А.Б.: Очень многие. И это продолжается до сего дня, постоянно. Я хочу надеяться, что возникнет ситуация, при которой я смогу сделать еще один фильм. Кстати, я старательно искал любительские фильмы репатриантов из СССР, тех, кто приехал в семидесятые годы, — и не нашел ничего. Мне объяснили, что ничего не сохранилось или, во всяком случае, не было привезено сюда из-за страха перед советскими властями.

Н.З.: Я хочу спросить вас о роли эпизода, завершающего фильм. Приезд Анвара Садата (президента Египта 1970–1981. — Прим. ред.) в Иерусалим, начало новой эры. Это ведь не любительская лента, тут вы пользуетесь официальной хроникой. То есть ради какой-то своей авторской задачи вы меняете принцип отбора материала. Почему?

А.Б.: Мы долго думали, как закончить фильм. Сейчас уже трудно сказать, чья это была идея. Но об этом мы уже говорили, и это прямо заявлено в фильме: с конца семидесятых телевидение вытеснило любительские фильмы.

Н.З.: Вы хотите сказать, что в наше время телевидение осталось единственным источником визуальной информации о ходе истории?

А.Б.: Да.

Н.З.: Вот это действительно звучит очень грустно. Но ничего не поделаешь, на этом придется поставить точку. Будем надеяться, что временную.

Когда материал уже был готов, стало известно, что «Так мы видели» — финалист международного конкурса фильмов, основанных на архивных кадрах, — все же будет показан (в отсутствие его создателей) на конгрессе FIAT/IFTA в Дубае, хотя ранее показ «сионистского кино» запретили. Я позвонил поздравить Элиава Лилти с этой приятной вестью и задал ему еще один вопрос.

Н.З.: Ваш фильм показали уже во многих странах, на различных фестивалях, в том числе и в знаменитой нью-йоркской синематеке Film Forum. Какова реакция на него за границей и отличается ли она от реакции в Израиле?

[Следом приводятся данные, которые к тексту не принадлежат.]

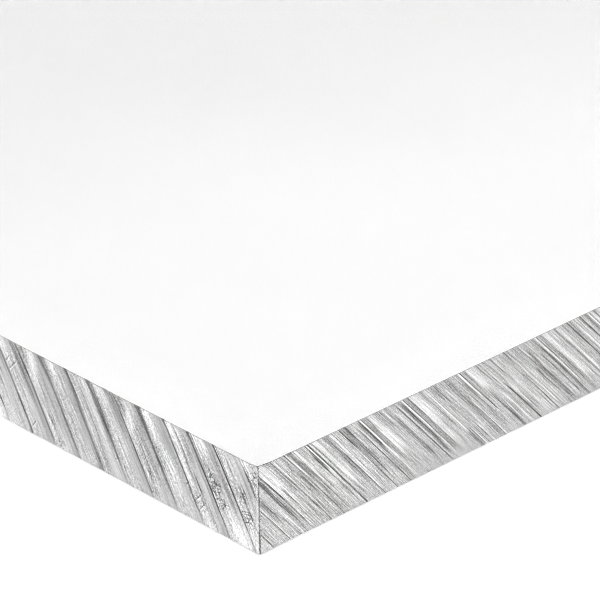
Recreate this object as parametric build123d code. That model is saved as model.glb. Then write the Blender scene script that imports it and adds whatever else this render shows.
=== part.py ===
"""A cut-to-size square of clear polycarbonate sheet, lying flat.

The sheet is one extruded piece of solid plastic, sawn square on all four edges. Its two faces are flat,
every arris is scraped just enough to take the burr off, and the top of the front left corner is worn.

Millimetres, +Z up. The origin is the middle of the underside, +X runs along the front edge and +Y away
from it, so the worn corner is at the lowest X and Y.
"""

import os

from build123d import *

INCH = 25.4

# Stock size: a nominal half-inch sheet, cut one foot square
sheet_width = 12 * INCH
sheet_length = 12 * INCH
sheet_thickness = 0.5 * INCH

# Scraped arris: the leg of the 45 degree break along each edge of the slab
arris_leg = 0.2

# Worn corner: how far the flat of the wear runs along the front edge, along the left edge and down the arris
wear_along_front = 2.6
wear_along_left = 1.1
wear_down_arris = 5.5


def sawn_slab():
    """The sheet as the saw leaves it, standing on the origin, with its arrises scraped."""
    slab = Box(
        sheet_width,
        sheet_length,
        sheet_thickness,
        align=(Align.CENTER, Align.CENTER, Align.MIN),
    )
    return chamfer(slab.edges(), arris_leg)


def wear_plane():
    """The plane of the wear, through one point on each of the three edges that meet at the corner."""
    corner = Vector(-sheet_width / 2, -sheet_length / 2, sheet_thickness)
    on_front = corner + Vector(wear_along_front, 0, 0)
    on_left = corner + Vector(0, wear_along_left, 0)
    on_arris = corner - Vector(0, 0, wear_down_arris)
    outward = (on_arris - on_left).cross(on_front - on_left)
    return Plane(origin=on_front, z_dir=outward)


def worn_sheet():
    """The slab without the sliver that the wear has taken from its front left corner."""
    return split(sawn_slab(), bisect_by=wear_plane(), keep=Keep.BOTTOM)


sheet = worn_sheet()
sheet.label = "polycarbonate_sheet"

os.makedirs("parts", exist_ok=True)
export_step(sheet, f"parts/{sheet.label}.step")
print(f"{sheet.label}: {len(sheet.solids())} solid, {sheet.volume / 1000:.1f} cm3, {len(sheet.faces())} faces")
print("size", sheet.bounding_box().size)
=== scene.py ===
import math

import bpy
import numpy as np
from mathutils import Matrix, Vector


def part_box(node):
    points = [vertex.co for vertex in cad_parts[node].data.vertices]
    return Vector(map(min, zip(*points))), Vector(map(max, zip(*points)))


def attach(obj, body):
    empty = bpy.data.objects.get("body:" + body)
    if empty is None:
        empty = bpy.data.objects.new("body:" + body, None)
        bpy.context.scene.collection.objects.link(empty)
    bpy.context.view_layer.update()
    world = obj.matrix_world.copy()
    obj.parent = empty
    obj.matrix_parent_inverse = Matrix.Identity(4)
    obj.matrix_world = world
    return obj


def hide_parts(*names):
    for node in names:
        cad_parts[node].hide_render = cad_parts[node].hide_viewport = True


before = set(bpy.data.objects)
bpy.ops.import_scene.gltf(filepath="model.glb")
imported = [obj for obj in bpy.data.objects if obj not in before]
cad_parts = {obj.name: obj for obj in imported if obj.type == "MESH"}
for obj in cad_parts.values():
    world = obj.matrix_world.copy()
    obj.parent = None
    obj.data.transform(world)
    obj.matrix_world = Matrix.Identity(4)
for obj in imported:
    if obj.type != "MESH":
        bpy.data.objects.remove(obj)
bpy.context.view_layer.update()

# A cut-to-size square of thick clear polycarbonate, lying on a white bench. Metres, +Z up, in the frame of
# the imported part. The camera stands near the front left corner and looks along the diagonal.

MM = 0.001
SHEET_NODE = "polycarbonate_sheet"
LOW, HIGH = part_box(SHEET_NODE)
WIDTH = HIGH.x - LOW.x
LENGTH = HIGH.y - LOW.y
THICKNESS = HIGH.z - LOW.z

# The scraped arris: the radius along the top and bottom of each sawn edge, and at the four upright corners
ARRIS_RADIUS = 0.12 * MM
UPRIGHT_RADIUS = 0.35 * MM
ARRIS_STEPS = 3

# The mean tone of each cut, as it is to look
COARSE_TONE = 0.781
FINE_TONE = 0.751
# The light is brighter than white, so the tones are lowered by this much to look as they are meant to
EDGE_GAIN = 0.870

# Worn corner: how far the two flats of the wear run along the front edge, along the left edge and down the
# upright arris, and how far in they meet at the top
WEAR_FRONT = 3.4 * MM
WEAR_LEFT = 2.5 * MM
WEAR_DOWN = 5.5 * MM
WEAR_IN = 0.38 * MM

# The lean of the saw marks: how far a mark moves along the edge for each length that it goes down. The left
# and right edges were cut with a coarse blade, and the front and back edges with a fine one.
COARSE_LEAN = 0.60
FINE_LEAN = 0.838
FINE_LEAN_GAIN = 0.090
FINE_LEAN_START = 12 * MM
FINE_LEAN_REACH = 40 * MM
MARK_BOW = 0.04

# How far apart the columns of the edge's grid are, close to the corner in view and elsewhere, and over what
# length the one spacing grows into the other
NEAR_COLUMN = 0.10 * MM
FAR_COLUMN = 0.85 * MM
NEAR_LEFT = 60 * MM
NEAR_FRONT = 69 * MM
COLUMN_GROWTH = 25 * MM
COLUMN_TRIALS = 60000
ROW_HEIGHT = 0.50 * MM


# The outline and the grid of rows and columns round it

QUARTER = math.pi / 2 * UPRIGHT_RADIUS
RUNS = np.array([QUARTER, WIDTH - 2 * UPRIGHT_RADIUS, QUARTER, LENGTH - 2 * UPRIGHT_RADIUS] * 2)
RUN_STARTS = np.concatenate([[0], np.cumsum(RUNS)[:-1]])
RUN_CURVES = np.array([1 / UPRIGHT_RADIUS, 0] * 4)
RUN_HEADINGS = np.concatenate([[-math.pi / 2], -math.pi / 2 + np.cumsum(RUNS * RUN_CURVES)[:-1]])
GIRTH = RUNS.sum()


def step_along(heading, turn, distance):
    """The chord of an arc: distance times sin(turn/2)/(turn/2), towards heading plus half the turn."""
    reach = distance * np.sinc(turn / (2 * math.pi))
    return reach * np.cos(heading + turn / 2), reach * np.sin(heading + turn / 2)


RUN_STEPS = np.array(step_along(RUN_HEADINGS, RUNS * RUN_CURVES, RUNS))
FIRST_POINT = np.array([[LOW.x], [LOW.y + UPRIGHT_RADIUS]])
RUN_POINTS = FIRST_POINT + np.concatenate([np.zeros((2, 1)), np.cumsum(RUN_STEPS, axis=1)[:, :-1]], axis=1)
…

Э.Л.: О фильме писали в очень многих англоязычных изданиях — и в New York Times, и в Hollywood Reporter. При этом все сосредотачиваются на арабо-израильском конфликте. В Израиле, конечно, об этом тоже говорят, но много обсуждают и другие проблемы, а со стороны эта тема видится чуть ли не единственной. В каких-то случаях отмечалось, что взгляд на историю в фильме якобы односторонний, что нужно было бы услышать также нарратив палестинцев. В Израиле правые хотели бы видеть этот фильм более правым, левые — более левым. Но это неизбежно.